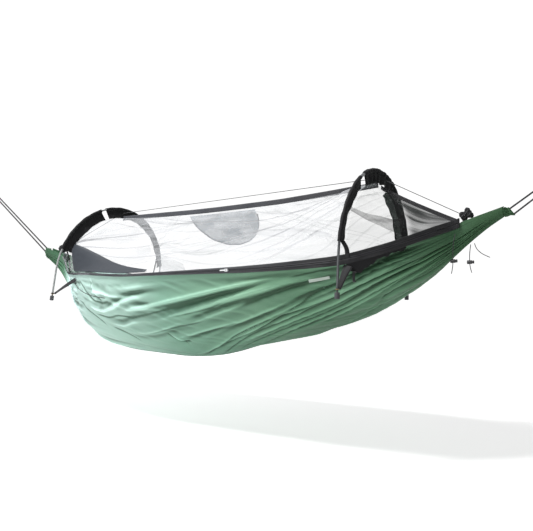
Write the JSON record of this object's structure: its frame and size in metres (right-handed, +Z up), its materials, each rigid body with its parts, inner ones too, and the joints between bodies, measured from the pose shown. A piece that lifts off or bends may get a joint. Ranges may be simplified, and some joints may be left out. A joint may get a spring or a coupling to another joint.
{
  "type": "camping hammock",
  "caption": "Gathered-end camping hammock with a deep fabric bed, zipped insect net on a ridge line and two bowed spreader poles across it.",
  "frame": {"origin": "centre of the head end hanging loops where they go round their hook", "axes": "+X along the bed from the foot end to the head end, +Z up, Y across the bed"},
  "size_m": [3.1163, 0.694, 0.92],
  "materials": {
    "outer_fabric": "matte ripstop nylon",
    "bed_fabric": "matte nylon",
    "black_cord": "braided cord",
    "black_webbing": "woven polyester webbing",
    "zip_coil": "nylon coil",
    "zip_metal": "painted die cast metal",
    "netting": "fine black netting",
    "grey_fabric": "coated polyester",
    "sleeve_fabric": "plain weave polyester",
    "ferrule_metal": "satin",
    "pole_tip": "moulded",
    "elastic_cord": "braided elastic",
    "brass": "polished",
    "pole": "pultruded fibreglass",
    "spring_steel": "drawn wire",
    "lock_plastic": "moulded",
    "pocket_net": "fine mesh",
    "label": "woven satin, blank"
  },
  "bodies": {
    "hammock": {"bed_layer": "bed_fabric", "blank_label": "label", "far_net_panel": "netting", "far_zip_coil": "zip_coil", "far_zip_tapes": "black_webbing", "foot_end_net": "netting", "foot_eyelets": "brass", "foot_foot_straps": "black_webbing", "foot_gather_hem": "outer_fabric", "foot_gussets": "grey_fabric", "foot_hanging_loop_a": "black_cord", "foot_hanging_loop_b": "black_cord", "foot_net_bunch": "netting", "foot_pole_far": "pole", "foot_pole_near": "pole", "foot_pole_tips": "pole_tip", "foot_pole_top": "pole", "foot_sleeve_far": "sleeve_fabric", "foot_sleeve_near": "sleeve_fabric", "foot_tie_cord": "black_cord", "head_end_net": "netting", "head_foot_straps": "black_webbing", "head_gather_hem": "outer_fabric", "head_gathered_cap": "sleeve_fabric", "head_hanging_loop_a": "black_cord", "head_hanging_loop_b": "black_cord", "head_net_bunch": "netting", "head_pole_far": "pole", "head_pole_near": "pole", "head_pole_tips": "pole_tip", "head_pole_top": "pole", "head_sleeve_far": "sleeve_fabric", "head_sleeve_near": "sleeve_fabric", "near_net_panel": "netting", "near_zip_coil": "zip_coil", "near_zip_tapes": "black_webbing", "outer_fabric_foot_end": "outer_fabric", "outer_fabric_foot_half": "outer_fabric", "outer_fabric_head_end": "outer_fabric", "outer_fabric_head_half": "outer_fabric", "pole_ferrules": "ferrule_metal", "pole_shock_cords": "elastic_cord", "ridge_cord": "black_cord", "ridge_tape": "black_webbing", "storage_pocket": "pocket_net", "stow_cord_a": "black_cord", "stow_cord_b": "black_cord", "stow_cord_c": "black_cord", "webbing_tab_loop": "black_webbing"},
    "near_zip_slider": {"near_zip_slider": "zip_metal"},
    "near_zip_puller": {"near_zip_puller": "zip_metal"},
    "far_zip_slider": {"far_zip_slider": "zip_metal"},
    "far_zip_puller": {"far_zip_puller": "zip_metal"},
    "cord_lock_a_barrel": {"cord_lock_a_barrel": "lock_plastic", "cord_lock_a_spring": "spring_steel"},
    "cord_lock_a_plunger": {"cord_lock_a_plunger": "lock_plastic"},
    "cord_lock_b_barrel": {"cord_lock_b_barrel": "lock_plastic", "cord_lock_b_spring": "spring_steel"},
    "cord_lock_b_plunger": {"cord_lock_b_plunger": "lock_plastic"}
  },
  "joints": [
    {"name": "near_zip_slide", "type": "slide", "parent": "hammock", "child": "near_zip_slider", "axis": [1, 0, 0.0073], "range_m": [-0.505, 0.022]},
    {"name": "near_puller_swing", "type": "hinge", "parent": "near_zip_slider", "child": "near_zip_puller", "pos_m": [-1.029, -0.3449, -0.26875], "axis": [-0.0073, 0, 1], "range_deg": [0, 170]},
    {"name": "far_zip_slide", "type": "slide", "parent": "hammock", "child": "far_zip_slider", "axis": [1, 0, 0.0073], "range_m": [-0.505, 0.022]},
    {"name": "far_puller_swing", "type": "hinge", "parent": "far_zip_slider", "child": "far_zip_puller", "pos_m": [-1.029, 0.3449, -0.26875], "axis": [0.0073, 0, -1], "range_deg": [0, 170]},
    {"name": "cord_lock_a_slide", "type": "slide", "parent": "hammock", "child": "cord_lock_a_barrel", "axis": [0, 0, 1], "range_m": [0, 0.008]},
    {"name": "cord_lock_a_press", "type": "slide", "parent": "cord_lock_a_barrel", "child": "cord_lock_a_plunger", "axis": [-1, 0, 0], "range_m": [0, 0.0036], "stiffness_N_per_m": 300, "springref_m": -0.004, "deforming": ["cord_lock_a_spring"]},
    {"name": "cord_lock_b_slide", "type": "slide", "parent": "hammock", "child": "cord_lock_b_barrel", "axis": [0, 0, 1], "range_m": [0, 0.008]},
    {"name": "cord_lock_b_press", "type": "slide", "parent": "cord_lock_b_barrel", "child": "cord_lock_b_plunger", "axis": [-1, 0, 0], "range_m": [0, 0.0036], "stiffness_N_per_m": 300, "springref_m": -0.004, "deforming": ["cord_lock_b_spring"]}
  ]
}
○ ○ ○ ○ ○ ○ ○
▶ [Aim of the task]:
Identify all lines where the word "with" shows up. Copy them.

▶ [Solution]:
Write the JSON record of this object's structure: its frame and size in metres (right-handed, +Z up), its materials, each rigid body with its parts, inner ones too, and the joints between bodies, measured from the pose shown. A piece that lifts off or bends may get a joint. Ranges may be simplified, and some joints may be left out. A joint may get a spring or a coupling to another joint.
  "caption": "Gathered-end camping hammock with a deep fabric bed, zipped insect net on a ridge line and two bowed spreader poles across it.",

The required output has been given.